After he appeared as a guest on the Phil Donahue Show in 1981 and again in 1983, HALT membership rapidly grew, as did its activities, its self-help materials, its reform agenda and its financial stability. Valencic, however, continued to challenge the organization.

"HALT must be prepared to exert a considerable amount of resolve and effort when the stakes are high for lawyers," he said in 1983. "There is no one else able or willing to make this kind of effort...HALT’s members, if properly informed and organized, can supply the grassroots support necessary to pass...legal reform proposals that otherwise would languish in lawyer-dominated legislatures for years."

First among new issues he said HALT should take on, Valencic listed the need to end the bar’s monopoly over legal services.

"The organized bar’s practice of prosecuting the "unauthorized practice of law" is one of the major things that HALT should challenge," he noted in 1983. That challenge is today central to HALT’s reform agenda.

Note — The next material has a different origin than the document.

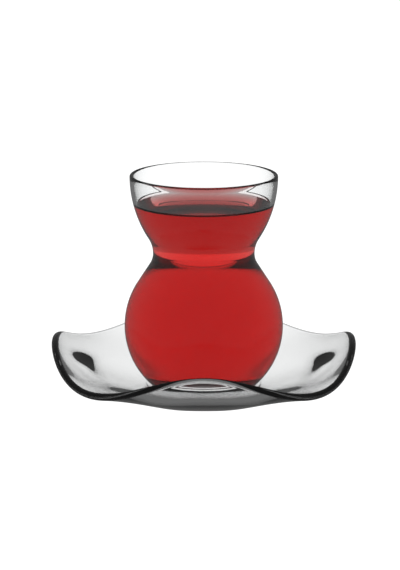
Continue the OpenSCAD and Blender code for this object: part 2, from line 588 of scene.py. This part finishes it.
    # A soft hollow thins the wall in the lobes to the left and right, on the X axis
    off = calc(tree, "DIVIDE", calc(tree, "SUBTRACT", t, given["Hollow Place"]),
               given["Hollow Width"])
    spread = calc(tree, "ADD", calc(tree, "MULTIPLY", off, off),
                  calc(tree, "MULTIPLY", calc(tree, "SUBTRACT", 1.0, wave),
                       given["Hollow Hold"]))
    sideways = calc(tree, "POWER", calc(tree, "COSINE", turn), 2.0)
    hollow = calc(tree, "MULTIPLY", calc(tree, "MULTIPLY", given["Hollow"], sideways),
                  calc(tree, "EXPONENT", calc(tree, "MULTIPLY", spread, -1.0)))
    half = calc(tree, "MULTIPLY", calc(tree, "SUBTRACT", thick, hollow), 0.5)
    out = vector("ADD", vector("SCALE", upward, scale=calc(tree, "SINE", tilt)),
                 vector("SCALE", ahead, scale=calc(tree, "COSINE", tilt)))
    skin = vector("ADD", middle, vector("SCALE", out, scale=half))
    flat = add_node(tree, "ShaderNodeSeparateXYZ", links={0: skin})
    radius = calc(tree, "MULTIPLY", flat.outputs["X"], disc)
    place = add_node(tree, "ShaderNodeCombineXYZ", None, None,
                     {"X": calc(tree, "MULTIPLY", radius, calc(tree, "COSINE", turn)),
                      "Y": calc(tree, "MULTIPLY", radius, calc(tree, "SINE", turn)),
                      "Z": flat.outputs["Z"]})
    bent = add_node(tree, "GeometryNodeSetPosition", None, None,
                    {"Geometry": grid.outputs["Mesh"], "Position": place.outputs[0]})
    closed = add_node(tree, "GeometryNodeMergeByDistance", None, {"Distance": MERGE_GAP},
                      {"Geometry": bent.outputs[0]})

    # A slight unevenness along the skin's own normal, none on the flat discs
    uneven = add_node(tree, "ShaderNodeTexNoise", None, {"Detail": 0.0},
                      {"Scale": calc(tree, "DIVIDE", 1.0, given["Ripple Size"])})
    normal = add_node(tree, "GeometryNodeInputNormal")
    height = calc(tree, "MULTIPLY", calc(tree, "SUBTRACT", uneven.outputs["Fac"], 1.0),
                  calc(tree, "MULTIPLY", given["Ripple"], t))
    shift = vector("SCALE", normal.outputs[0], scale=height)
    pressed = add_node(tree, "GeometryNodeSetPosition", None, None,
                       {"Geometry": closed.outputs[0], "Offset": shift})
    smooth = add_node(tree, "GeometryNodeSetShadeSmooth", None, None,
                      {"Geometry": pressed.outputs[0]})
    real = add_node(tree, "GeometryNodeRealizeInstances", None, None,
                    {"Geometry": smooth.outputs[0]})
    coat = add_node(tree, "GeometryNodeSetMaterial", None, None,
                    {"Geometry": real.outputs[0], "Material": given["Material"]})
    add_node(tree, "NodeGroupOutput", None, None, {"Saucer": coat.outputs[0]})
    return tree


# ---------------------------------------------------------------- operators

class TEAGLASS_OT_saucer(bpy.types.Operator):
    """Make the saucer: flat well, waved wall and rounded rim"""
    bl_idname = "teaglass.saucer"
    bl_label = "Make Saucer"
    bl_options = {"REGISTER", "UNDO"}

    def execute(self, context):
        sizes = context.scene.tea_glass.saucer
        glass = context.scene.tea_glass.glass
        heel_rise = glass.ball_height - glass.heel
        foot = math.sqrt((glass.ball - glass.heel) ** 2 - heel_rise ** 2)
        material = clear_glass("pressed_soda_lime_glass", *SAUCER_LOOK)
        source = link_object("saucer_source", bpy.data.meshes.new("saucer_source"))
        maker = source.modifiers.new("Saucer", "NODES")
        maker.node_group = saucer_tree()
        wanted = {
            "Rim Radius": glass.ball + sizes.reach, "Rim Pull": sizes.rim_pull,
            "Rim Height": sizes.rim_height, "Wave": sizes.wave, "Lobes": sizes.lobes,
            "Wall": sizes.wall, "Rim Thickness": sizes.rim,
            "Floor Thickness": sizes.floor, "Well Radius": foot + sizes.well_margin,
            "Level Run": sizes.run, "Rim Settle": sizes.settle,
            "Lobe Slope": sizes.lobe_slope, "Dip Slope": sizes.dip_slope,
            "Hollow": sizes.hollow, "Hollow Place": sizes.hollow_place,
            "Hollow Width": sizes.hollow_width, "Hollow Hold": sizes.hollow_hold,
            "Ripple": sizes.ripple, "Ripple Size": sizes.ripple_size,
            "Turns": SAUCER_TURNS, "Rows": SAUCER_ROWS, "Material": material,
        }
        for item in maker.node_group.interface.items_tree:
            if item.in_out == "INPUT":
                maker[item.identifier] = wanted[item.name]
        source.update_tag()
        context.view_layer.update()
        graph = context.evaluated_depsgraph_get()
        mesh = bpy.data.meshes.new_from_object(source.evaluated_get(graph))
        mesh.name = "pressed_saucer"
        bpy.data.objects.remove(source)
        shape = bmesh.new()
        shape.from_mesh(mesh)
        bmesh.ops.recalc_face_normals(shape, faces=shape.faces)
        shape.to_mesh(mesh)
        shape.free()
        piece = link_object("pressed_saucer", mesh)
        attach(piece, BODY)
        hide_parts("saucer")
        return {"FINISHED"}


class TEAGLASS_OT_glass(bpy.types.Operator):
    """Make the glass: ball, waist and bowl, with a heavy base and a rounded rim"""
    bl_idname = "teaglass.glass"
    bl_label = "Make Glass"
    bl_options = {"REGISTER", "UNDO"}

    def execute(self, context):
        sizes = context.scene.tea_glass.glass
        outer, rim_angle = half_outline(sizes, 0.0, GLASS_LOW.z, sizes.heel)
        inner, _ = half_outline(sizes, sizes.wall, GLASS_LOW.z + sizes.base,
                                sizes.inner_heel)
        foot = outer[2][0]
        hollow = [(foot * FOOT_SHARE * i / FOOT_STEPS, GLASS_LOW.z
                   + sizes.foot_hollow * (1 + math.cos(math.pi * i / FOOT_STEPS)) / 2)
                  for i in range(FOOT_STEPS + 1)]
        lip = arc(rim_centre(sizes), sizes.wall / 2, rim_angle, rim_angle + math.pi,
                  RIM_STEPS)
        outline = hollow + outer[2:] + lip + inner[-2::-1]
        piece = link_object("blown_glass", turned("blown_glass", outline, GLASS_TURNS))
        piece.data.materials.append(clear_glass("blown_soda_lime_glass", *GLASS_LOOK))
        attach(piece, BODY)
        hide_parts("glass")
        return {"FINISHED"}


class TEAGLASS_OT_tea(bpy.types.Operator):
    """Make the tea: it fills the glass and reaches just into its wall"""
    bl_idname = "teaglass.tea"
    bl_label = "Make Tea"
    bl_options = {"REGISTER", "UNDO"}

    def execute(self, context):
        sizes = context.scene.tea_glass.tea
        glass = context.scene.tea_glass.glass
        edge_z = TEA_HIGH.z
        level = edge_z - sizes.rise
        fill, _ = half_outline(glass, glass.wall - sizes.overlap,
                               GLASS_LOW.z + glass.base - sizes.overlap,
                               glass.inner_heel)
        below = [p for p in fill if p[1] < edge_z]
        after = next(p for p in fill if p[1] >= edge_z)
        share = (edge_z - below[-1][1]) / (after[1] - below[-1][1])
        edge_r = below[-1][0] + share * (after[0] - below[-1][0])
        wall_r = edge_r - sizes.overlap
        surface = [(wall_r - sizes.run * i / EDGE_STEPS,
                    level + sizes.rise * (1 - i / EDGE_STEPS) ** 2)
                   for i in range(EDGE_STEPS + 1)]
        outline = below + [(edge_r, edge_z)] + surface + [(wall_r * 0.5, level), (0.0, level)]
        piece = link_object("brewed_tea", turned("brewed_tea", outline, GLASS_TURNS))
        piece.data.materials.append(black_tea(sizes))
        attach(piece, BODY)
        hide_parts("tea")
        return {"FINISHED"}


class TEAGLASS_OT_stage(bpy.types.Operator):
    """Set the stage: pale floor, camera, and light that is the same all round"""
    bl_idname = "teaglass.stage"
    bl_label = "Set Stage"
    bl_options = {"REGISTER", "UNDO"}

    def execute(self, context):
        sizes = context.scene.tea_glass.stage
        self.add_camera(context, sizes)
        self.add_floor(sizes)
        self.add_sky(context, sizes)
        self.add_studio(sizes)
        return {"FINISHED"}

    def add_camera(self, context, sizes):
        """A long lens a little above the table."""
        data = bpy.data.cameras.new("camera")
        data.lens = sizes.lens
        camera = bpy.data.objects.new("camera", data)
        context.scene.collection.objects.link(camera)
        context.scene.camera = camera
        rise = sizes.camera_height
        back = Vector((0, -math.cos(rise), math.sin(rise)))
        up = Vector((0, math.sin(rise), math.cos(rise)))
        middle = Vector((0, 0, sizes.aim_height))
        camera.location = middle + back * sizes.camera_distance
        aim = middle + up * sizes.frame_up + Vector((sizes.frame_right, 0, 0))
        camera.rotation_euler = (aim - camera.location).to_track_quat("-Z", "Y").to_euler()

    def add_floor(self, sizes):
        """A round white light table: it glows evenly, so that nothing shades it. The
        glass shows the surroundings, and not the table."""
        radius = sizes.floor_radius
        floor = link_object("floor", turned("floor", [
            (0.0, FLOOR_BOTTOM), (radius, FLOOR_BOTTOM), (radius, FLOOR_TOP),
            (radius * FLOOR_CENTRE, FLOOR_TOP), (0.0, FLOOR_TOP)], STAGE_TURNS))
        material, tree, output = new_material("opal_light_table")
        glow = add_node(tree, "ShaderNodeEmission",
                        values={"Color": linear("#ffffff"), "Strength": sizes.table_glow})
        tree.links.new(glow.outputs[0], output.inputs["Surface"])
        floor.data.materials.append(material)
        floor.visible_glossy = False
        floor.visible_transmission = False

    def add_sky(self, context, sizes):
        """Even white light behind everything."""
        world = bpy.data.worlds.new("white_studio")
        context.scene.world = world
        world.use_nodes = True
        sky = world.node_tree.nodes["Background"]
        sky.inputs["Color"].default_value = linear("#ffffff")
        sky.inputs["Strength"].default_value = sizes.table_glow

    def add_studio(self, sizes):
        """The surroundings that the glass bends and mirrors: a shell that stays where it
        is, and whose brightness changes with height only."""
        radius = sizes.studio_radius
        angles = [math.pi * (i / SHELL_STEPS - 0.5) for i in range(SHELL_STEPS + 1)]
        outline = [(radius * math.cos(a), radius * math.sin(a)) for a in angles]
        outline[0] = (0.0, -radius)
        outline[-1] = (0.0, radius)
        shell = link_object("studio_shell", turned("studio_shell", outline, STAGE_TURNS))
        material, tree, output = new_material("studio_walls")
        place = add_node(tree, "ShaderNodeTexCoord")
        ray = add_node(tree, "ShaderNodeVectorMath", {"operation": "NORMALIZE"},
                       links={0: place.outputs["Object"]})
        axes = add_node(tree, "ShaderNodeSeparateXYZ", links={0: ray.outputs[0]})
        height = calc(tree, "ARCSINE", axes.outputs["Z"])

        # Seen straight through the glass: a bright band below level, dark overhead
        band = calc(tree, "SUBTRACT",
                    falls(tree, height, sizes.band_top,
                          sizes.band_top + sizes.band_top_fade),
                    falls(tree, height, sizes.band_bottom,
                          sizes.band_bottom + sizes.fade))
        level = calc(tree, "ADD", sizes.outer_share,
                     calc(tree, "MULTIPLY", 1 - sizes.outer_share, band))
        below = falls(tree, height, sizes.window_top, sizes.window_top + sizes.fade)
        bright = calc(tree, "MULTIPLY", below, calc(tree, "MULTIPLY", level, sizes.back_glow))
        through = calc(tree, "ADD", sizes.dark_glow, bright)

        # A path that was mirrored anywhere on its way sees an even, dim room instead
        kind = add_node(tree, "ShaderNodeLightPath")
        unmirrored = calc(tree, "LESS_THAN", kind.outputs["Glossy Depth"], 0.5)
        straight = calc(tree, "MULTIPLY", kind.outputs["Is Transmission Ray"], unmirrored)
        light = add_node(tree, "ShaderNodeMix", values={2: sizes.room_glow},
                         links={0: straight, 3: through})
        glow = add_node(tree, "ShaderNodeEmission", links={"Strength": light.outputs[0]})
        tree.links.new(glow.outputs[0], output.inputs["Surface"])
        shell.data.materials.append(material)
        shell.location = (0, 0, sizes.aim_height)
        shell.visible_camera = False
        shell.visible_diffuse = False
        shell.visible_shadow = False


class TEAGLASS_PT_panel(bpy.types.Panel):
    """Lists the pieces and their sizes"""
    bl_idname = "TEAGLASS_PT_panel"
    bl_label = "Tea Glass"
    bl_space_type = "VIEW_3D"
    bl_region_type = "UI"
    bl_category = "Tea Glass"

    def draw(self, context):
        settings = context.scene.tea_glass
        for step in STEPS:
            self.layout.operator(step.bl_idname)
        for group in (settings.saucer, settings.glass, settings.tea, settings.stage):
            box = self.layout.box()
            for name in group.bl_rna.properties.keys():
                if name not in ("rna_type", "name"):
                    box.prop(group, name)


STEPS = (TEAGLASS_OT_saucer, TEAGLASS_OT_glass, TEAGLASS_OT_tea, TEAGLASS_OT_stage)
CLASSES = (SaucerSizes, GlassSizes, TeaSizes, StageSizes, TeaGlassSettings,
           *STEPS, TEAGLASS_PT_panel)


def register():
    for item in CLASSES:
        bpy.utils.register_class(item)
    bpy.types.Scene.tea_glass = PointerProperty(type=TeaGlassSettings)


def unregister():
    del bpy.types.Scene.tea_glass
    for item in reversed(CLASSES):
        bpy.utils.unregister_class(item)


def main():
    register()
    bpy.context.scene.view_settings.view_transform = "Standard"
    bpy.context.scene.cycles.transmission_bounces = CLEAR_BOUNCES
    bpy.context.scene.cycles.max_bounces = ALL_BOUNCES
    bpy.ops.teaglass.saucer()
    bpy.ops.teaglass.glass()
    bpy.ops.teaglass.tea()
    bpy.ops.teaglass.stage()


if __name__ == "__main__":
    main()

Ever visionary, he once noted: "People seeking legal services should be able to dial a number where a lawyer who sits by a word processor calls the appropriate form up on the screen, fills out the information and mails the form to the client with filing instructions. That’s one alternative who’s day should be just around the corner."

Five years later, it now appears to be.

As part of a major 1984 reorganization, Valencic continued to serve on HALT’s Board of Directors but became a travelling consultant, representing HALT at seminars and conferences and doing media tours in Florida, Texas, Arizona and California.

At a special 1985 ceremony at the U.S. Supreme Court, co-hosted by then Chief Justice Warren Burger, he was among 50 legal reformers honored for their contributions to the alternative dispute resolution movement.

A native of Wakeman, Ohio, he was a 1973 Phi Beta Kappa graduate of Kenyon College, Gambier, Ohio. After graduation, he studied three years as a Rhodes Scholar at Oxford University, England, earning an M.A. degree in English language and literature.

After leaving HALT, Valencic briefly served as a speechwriter for Ohio Gov. Richard Celeste, then earned a Masters’ in public affairs at Harvard University’s John F. Kennedy School of Government before enrolling at Columbia.

Last summer, he studied 10 weeks in the Phillippines under a Columbia University Law School human rights fellowship. Shortly after his return, he announced his engagement to be married to Dr. Rebecca del Carmen of Washington, D.C., a research fellow in the Unit on Parent and Infant Studies at the National Institute of Health. Their wedding plans had not yet been announced when he died.

In addition to his fiancé, Valencic is survived by his parents, Mathias and Marge Valencic, of Wakeman, Ohio; a sister, Mrs. Dottie Cousino, of Lake City, Fla., and two nieces.